§ **Data provided**:
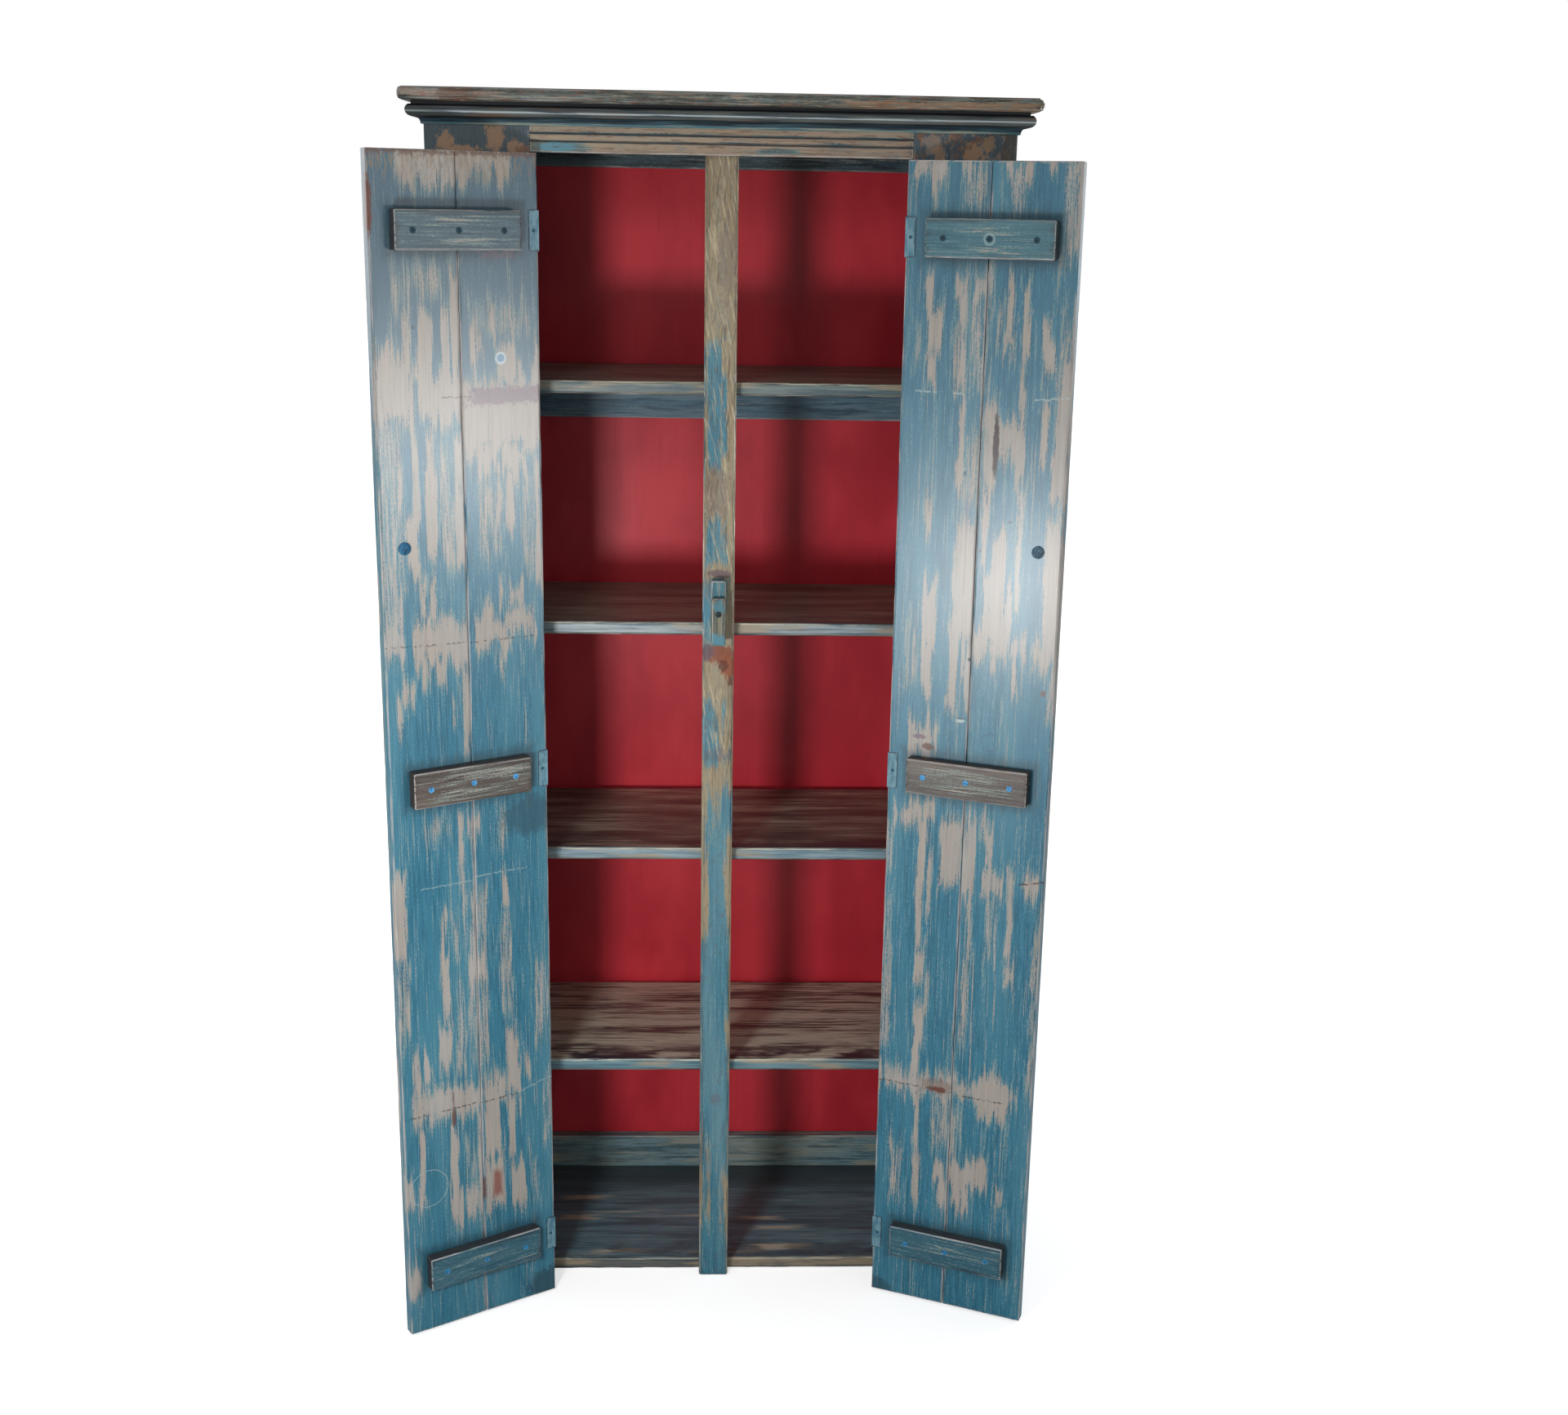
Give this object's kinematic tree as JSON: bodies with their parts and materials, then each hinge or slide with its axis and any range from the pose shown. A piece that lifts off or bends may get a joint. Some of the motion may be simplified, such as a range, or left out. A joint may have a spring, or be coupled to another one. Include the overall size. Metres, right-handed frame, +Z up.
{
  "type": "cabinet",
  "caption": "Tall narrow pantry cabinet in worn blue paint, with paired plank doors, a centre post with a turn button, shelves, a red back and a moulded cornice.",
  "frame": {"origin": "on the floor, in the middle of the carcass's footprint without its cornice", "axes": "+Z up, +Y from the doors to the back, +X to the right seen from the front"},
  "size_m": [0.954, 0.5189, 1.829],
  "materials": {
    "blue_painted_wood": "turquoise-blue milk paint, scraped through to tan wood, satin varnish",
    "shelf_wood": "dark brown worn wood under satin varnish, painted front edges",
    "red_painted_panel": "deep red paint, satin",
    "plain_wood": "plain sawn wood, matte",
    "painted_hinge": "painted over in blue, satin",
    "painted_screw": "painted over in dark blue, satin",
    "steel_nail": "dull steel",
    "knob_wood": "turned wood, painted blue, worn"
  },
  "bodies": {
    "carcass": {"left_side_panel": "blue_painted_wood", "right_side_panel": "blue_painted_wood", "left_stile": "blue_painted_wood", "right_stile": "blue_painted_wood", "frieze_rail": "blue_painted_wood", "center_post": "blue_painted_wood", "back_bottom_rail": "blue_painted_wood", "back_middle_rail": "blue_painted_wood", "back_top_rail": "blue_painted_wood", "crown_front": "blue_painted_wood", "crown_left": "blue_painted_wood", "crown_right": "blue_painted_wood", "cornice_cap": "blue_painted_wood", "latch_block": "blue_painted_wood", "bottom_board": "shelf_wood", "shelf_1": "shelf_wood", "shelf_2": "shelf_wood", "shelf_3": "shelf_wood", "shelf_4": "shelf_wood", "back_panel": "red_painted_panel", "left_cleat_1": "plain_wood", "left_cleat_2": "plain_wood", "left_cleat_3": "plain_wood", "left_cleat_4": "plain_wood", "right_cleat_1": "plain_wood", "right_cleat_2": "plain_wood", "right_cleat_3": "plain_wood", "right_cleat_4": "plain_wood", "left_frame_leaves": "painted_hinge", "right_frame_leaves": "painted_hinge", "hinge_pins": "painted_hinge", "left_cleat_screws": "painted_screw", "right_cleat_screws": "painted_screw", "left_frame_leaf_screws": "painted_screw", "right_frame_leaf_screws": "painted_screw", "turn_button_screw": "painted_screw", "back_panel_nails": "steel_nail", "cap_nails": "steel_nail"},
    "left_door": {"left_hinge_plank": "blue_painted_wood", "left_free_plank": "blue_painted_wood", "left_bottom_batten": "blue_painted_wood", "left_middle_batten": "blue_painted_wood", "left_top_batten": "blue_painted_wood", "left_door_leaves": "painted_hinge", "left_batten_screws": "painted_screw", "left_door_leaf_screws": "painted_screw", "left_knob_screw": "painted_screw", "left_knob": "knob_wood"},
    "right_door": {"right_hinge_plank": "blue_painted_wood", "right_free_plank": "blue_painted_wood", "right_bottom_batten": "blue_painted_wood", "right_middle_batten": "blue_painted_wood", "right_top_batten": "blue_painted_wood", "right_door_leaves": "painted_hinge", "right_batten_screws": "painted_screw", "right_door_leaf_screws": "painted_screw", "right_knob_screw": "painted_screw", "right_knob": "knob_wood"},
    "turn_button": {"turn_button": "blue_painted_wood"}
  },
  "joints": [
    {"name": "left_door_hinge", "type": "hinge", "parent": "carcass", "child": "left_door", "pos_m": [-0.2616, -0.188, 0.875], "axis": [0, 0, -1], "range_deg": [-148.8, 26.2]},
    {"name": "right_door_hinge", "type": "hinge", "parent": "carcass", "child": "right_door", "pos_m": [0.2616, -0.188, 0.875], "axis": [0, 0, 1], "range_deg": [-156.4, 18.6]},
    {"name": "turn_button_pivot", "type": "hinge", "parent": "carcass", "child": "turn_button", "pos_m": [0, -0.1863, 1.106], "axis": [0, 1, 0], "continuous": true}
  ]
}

§ **Requirements**:
Write down the full listing again, exactly.

§ **Answer for this exercise**:
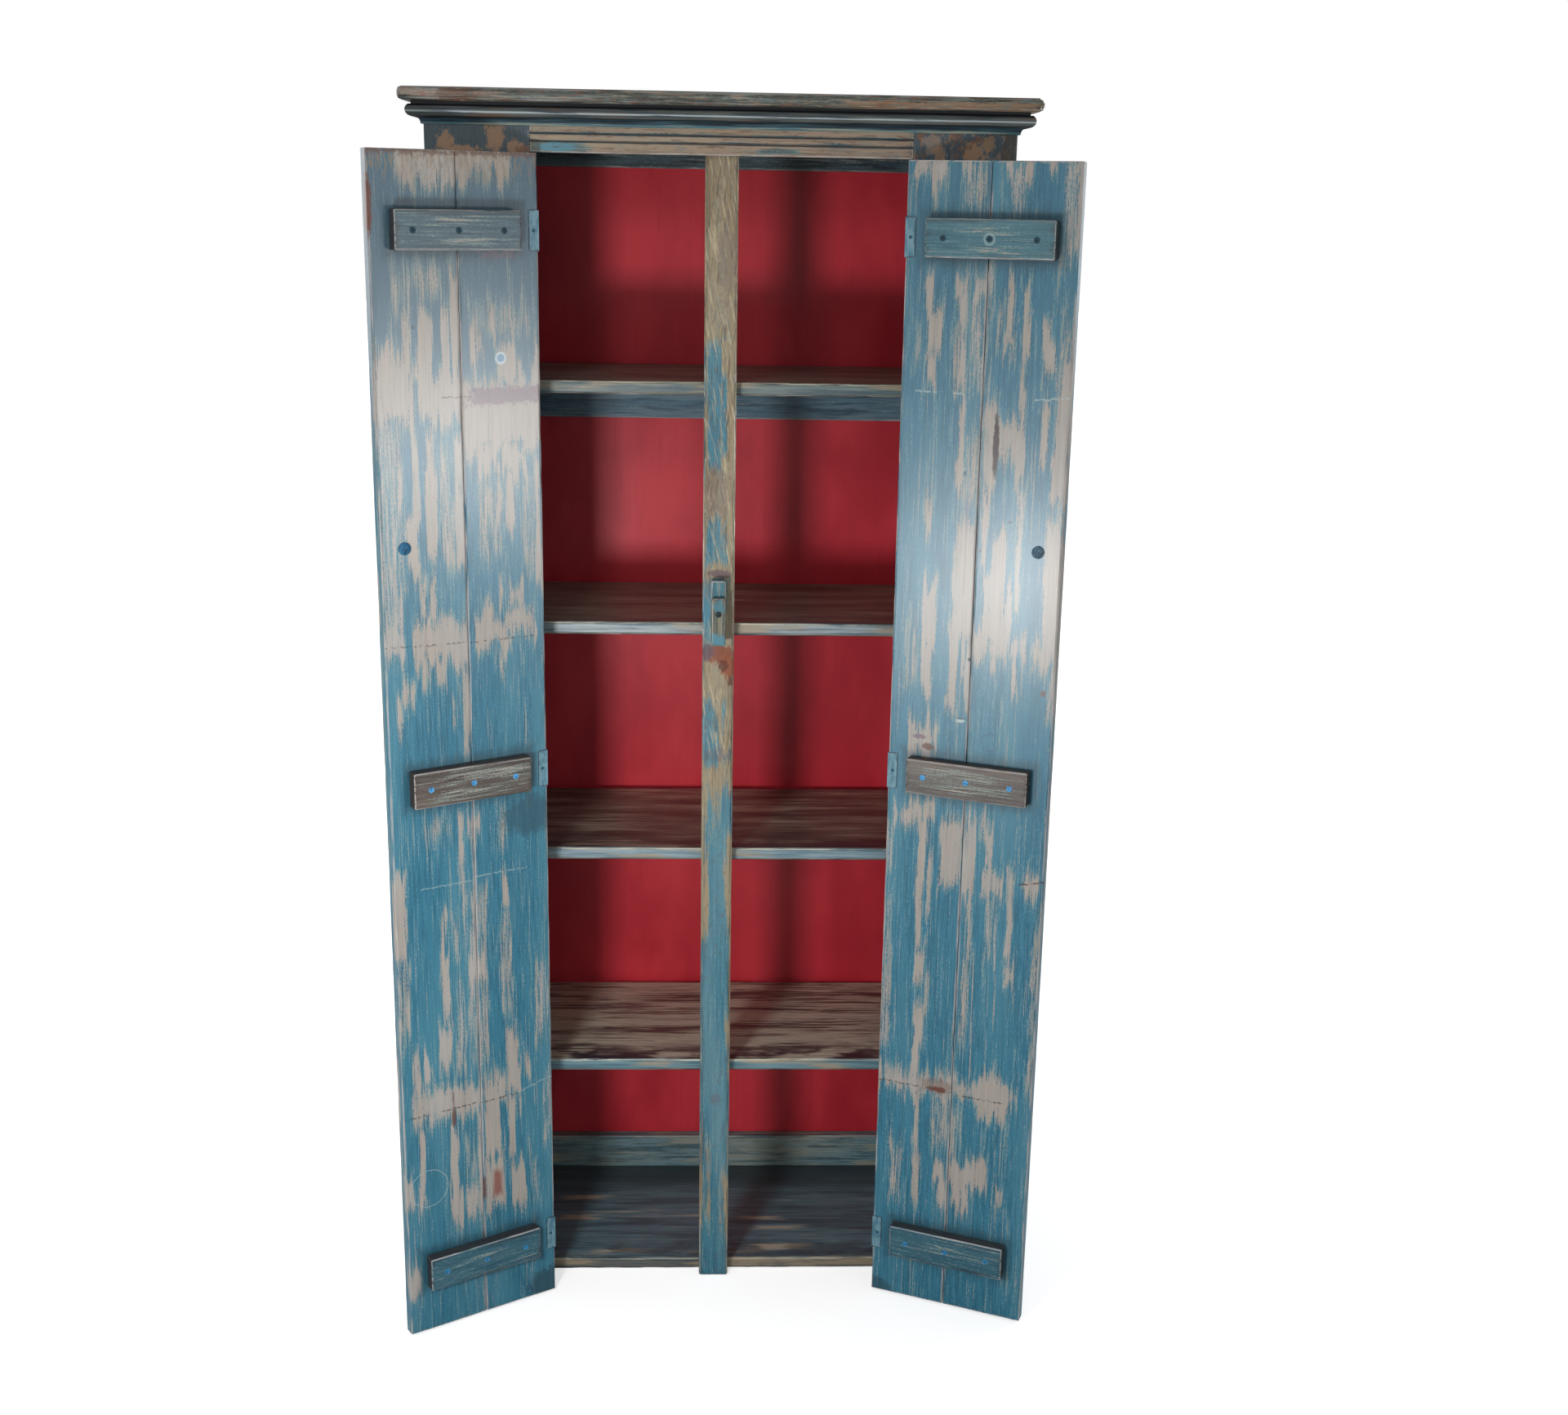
Give this object's kinematic tree as JSON: bodies with their parts and materials, then each hinge or slide with its axis and any range from the pose shown. A piece that lifts off or bends may get a joint. Some of the motion may be simplified, such as a range, or left out. A joint may have a spring, or be coupled to another one. Include the overall size. Metres, right-handed frame, +Z up.
{
  "type": "cabinet",
  "caption": "Tall narrow pantry cabinet in worn blue paint, with paired plank doors, a centre post with a turn button, shelves, a red back and a moulded cornice.",
  "frame": {"origin": "on the floor, in the middle of the carcass's footprint without its cornice", "axes": "+Z up, +Y from the doors to the back, +X to the right seen from the front"},
  "size_m": [0.954, 0.5189, 1.829],
  "materials": {
    "blue_painted_wood": "turquoise-blue milk paint, scraped through to tan wood, satin varnish",
    "shelf_wood": "dark brown worn wood under satin varnish, painted front edges",
    "red_painted_panel": "deep red paint, satin",
    "plain_wood": "plain sawn wood, matte",
    "painted_hinge": "painted over in blue, satin",
    "painted_screw": "painted over in dark blue, satin",
    "steel_nail": "dull steel",
    "knob_wood": "turned wood, painted blue, worn"
  },
  "bodies": {
    "carcass": {"left_side_panel": "blue_painted_wood", "right_side_panel": "blue_painted_wood", "left_stile": "blue_painted_wood", "right_stile": "blue_painted_wood", "frieze_rail": "blue_painted_wood", "center_post": "blue_painted_wood", "back_bottom_rail": "blue_painted_wood", "back_middle_rail": "blue_painted_wood", "back_top_rail": "blue_painted_wood", "crown_front": "blue_painted_wood", "crown_left": "blue_painted_wood", "crown_right": "blue_painted_wood", "cornice_cap": "blue_painted_wood", "latch_block": "blue_painted_wood", "bottom_board": "shelf_wood", "shelf_1": "shelf_wood", "shelf_2": "shelf_wood", "shelf_3": "shelf_wood", "shelf_4": "shelf_wood", "back_panel": "red_painted_panel", "left_cleat_1": "plain_wood", "left_cleat_2": "plain_wood", "left_cleat_3": "plain_wood", "left_cleat_4": "plain_wood", "right_cleat_1": "plain_wood", "right_cleat_2": "plain_wood", "right_cleat_3": "plain_wood", "right_cleat_4": "plain_wood", "left_frame_leaves": "painted_hinge", "right_frame_leaves": "painted_hinge", "hinge_pins": "painted_hinge", "left_cleat_screws": "painted_screw", "right_cleat_screws": "painted_screw", "left_frame_leaf_screws": "painted_screw", "right_frame_leaf_screws": "painted_screw", "turn_button_screw": "painted_screw", "back_panel_nails": "steel_nail", "cap_nails": "steel_nail"},
    "left_door": {"left_hinge_plank": "blue_painted_wood", "left_free_plank": "blue_painted_wood", "left_bottom_batten": "blue_painted_wood", "left_middle_batten": "blue_painted_wood", "left_top_batten": "blue_painted_wood", "left_door_leaves": "painted_hinge", "left_batten_screws": "painted_screw", "left_door_leaf_screws": "painted_screw", "left_knob_screw": "painted_screw", "left_knob": "knob_wood"},
    "right_door": {"right_hinge_plank": "blue_painted_wood", "right_free_plank": "blue_painted_wood", "right_bottom_batten": "blue_painted_wood", "right_middle_batten": "blue_painted_wood", "right_top_batten": "blue_painted_wood", "right_door_leaves": "painted_hinge", "right_batten_screws": "painted_screw", "right_door_leaf_screws": "painted_screw", "right_knob_screw": "painted_screw", "right_knob": "knob_wood"},
    "turn_button": {"turn_button": "blue_painted_wood"}
  },
  "joints": [
    {"name": "left_door_hinge", "type": "hinge", "parent": "carcass", "child": "left_door", "pos_m": [-0.2616, -0.188, 0.875], "axis": [0, 0, -1], "range_deg": [-148.8, 26.2]},
    {"name": "right_door_hinge", "type": "hinge", "parent": "carcass", "child": "right_door", "pos_m": [0.2616, -0.188, 0.875], "axis": [0, 0, 1], "range_deg": [-156.4, 18.6]},
    {"name": "turn_button_pivot", "type": "hinge", "parent": "carcass", "child": "turn_button", "pos_m": [0, -0.1863, 1.106], "axis": [0, 1, 0], "continuous": true}
  ]
}